The second baseline follows from the first: we are sinners. Romans 1:21 says that though they knew God, "they did not honor him as God or give thanks to him, but they became futile in their thinking, and their foolish hearts were darkened." When the honor and thanks owed to God are stifled, the empty space gets filled with something else—philosophy, self-help, the wisdom of the age, or the sensations of our own hearts. We exchange the glory of the immortal God for images of our own making. Romans 3:23 names the result plainly: "all have sinned and fall short of the glory of God." We cannot make up for that sin. We have no answer for it on our own.

That is precisely why the third baseline is the gospel. Just as God alone created, God alone redeems. Romans 3:24–25 continues: we are "justified by his grace as a gift, through the redemption that is in Christ Jesus, whom God put forward as a propitiation by his blood, to be received by faith." Here is the great and happy exchange. Humanity traded a perfect relationship with God for the foolishness of the world; in Christ, God trades His own perfection for our sin. Jesus walked among sinners, was beaten and bruised, allowed Himself to be nailed to the cross, and gave His life as the only sacrifice worthy and acceptable for sin. Even if we lay down on that cross ourselves, we would bring nothing but our sin. Christ brings His perfection.

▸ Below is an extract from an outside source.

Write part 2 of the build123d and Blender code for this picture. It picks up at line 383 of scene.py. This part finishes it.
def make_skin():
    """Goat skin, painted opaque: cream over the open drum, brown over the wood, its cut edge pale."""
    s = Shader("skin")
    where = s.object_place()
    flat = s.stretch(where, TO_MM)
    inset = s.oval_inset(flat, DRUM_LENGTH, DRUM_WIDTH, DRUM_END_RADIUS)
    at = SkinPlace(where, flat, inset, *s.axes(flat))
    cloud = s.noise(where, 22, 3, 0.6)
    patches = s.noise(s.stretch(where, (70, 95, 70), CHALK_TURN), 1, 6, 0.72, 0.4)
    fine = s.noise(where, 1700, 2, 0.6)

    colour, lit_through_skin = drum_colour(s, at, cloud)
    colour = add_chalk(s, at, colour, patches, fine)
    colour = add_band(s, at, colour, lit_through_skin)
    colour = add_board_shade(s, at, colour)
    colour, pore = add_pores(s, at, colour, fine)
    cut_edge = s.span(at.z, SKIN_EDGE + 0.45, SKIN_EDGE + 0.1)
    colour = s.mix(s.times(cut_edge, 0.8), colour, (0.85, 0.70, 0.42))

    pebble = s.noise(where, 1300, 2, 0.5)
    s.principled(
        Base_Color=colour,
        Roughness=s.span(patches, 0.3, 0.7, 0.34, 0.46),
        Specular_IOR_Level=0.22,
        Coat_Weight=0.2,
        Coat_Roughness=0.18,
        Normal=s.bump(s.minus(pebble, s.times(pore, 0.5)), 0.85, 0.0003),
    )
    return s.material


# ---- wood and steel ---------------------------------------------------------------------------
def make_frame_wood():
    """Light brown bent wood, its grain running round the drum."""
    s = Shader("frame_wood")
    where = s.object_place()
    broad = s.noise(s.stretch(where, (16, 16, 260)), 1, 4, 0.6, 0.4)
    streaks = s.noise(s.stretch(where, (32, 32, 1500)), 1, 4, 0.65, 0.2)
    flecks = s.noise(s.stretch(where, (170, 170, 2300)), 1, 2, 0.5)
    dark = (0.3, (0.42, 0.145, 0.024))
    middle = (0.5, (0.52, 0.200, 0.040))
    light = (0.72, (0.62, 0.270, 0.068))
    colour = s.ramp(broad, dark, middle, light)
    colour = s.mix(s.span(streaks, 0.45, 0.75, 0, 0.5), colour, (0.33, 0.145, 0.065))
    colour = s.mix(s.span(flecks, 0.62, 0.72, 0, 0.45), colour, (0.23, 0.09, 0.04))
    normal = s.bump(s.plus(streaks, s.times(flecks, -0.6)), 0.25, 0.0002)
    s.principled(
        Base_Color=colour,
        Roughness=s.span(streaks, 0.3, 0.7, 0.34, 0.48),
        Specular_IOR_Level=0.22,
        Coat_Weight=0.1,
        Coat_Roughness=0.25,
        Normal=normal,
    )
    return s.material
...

And there is a fourth baseline: God Himself sustains us. The faith we have been given is not faith we keep alive by our own strength. We have been called by name, washed in the waters of Baptism, and fed at the altar where Christ's body is placed in our hands and His blood touches our lips. With each Word, each splash of water, each taste of bread and wine, the promise is spoken again: "You are mine. You are forgiven." Our baseline is never us. Our baseline is always God—our Creator, our Redeemer, and our Sustainer.

So when the world insists, "I realized I was God," the Christian can answer with relief and joy. By His grace, by His goodness, and through His glory, we gladly confess: "I'm Not God". Praise God. He is God, and He has claimed us as His own.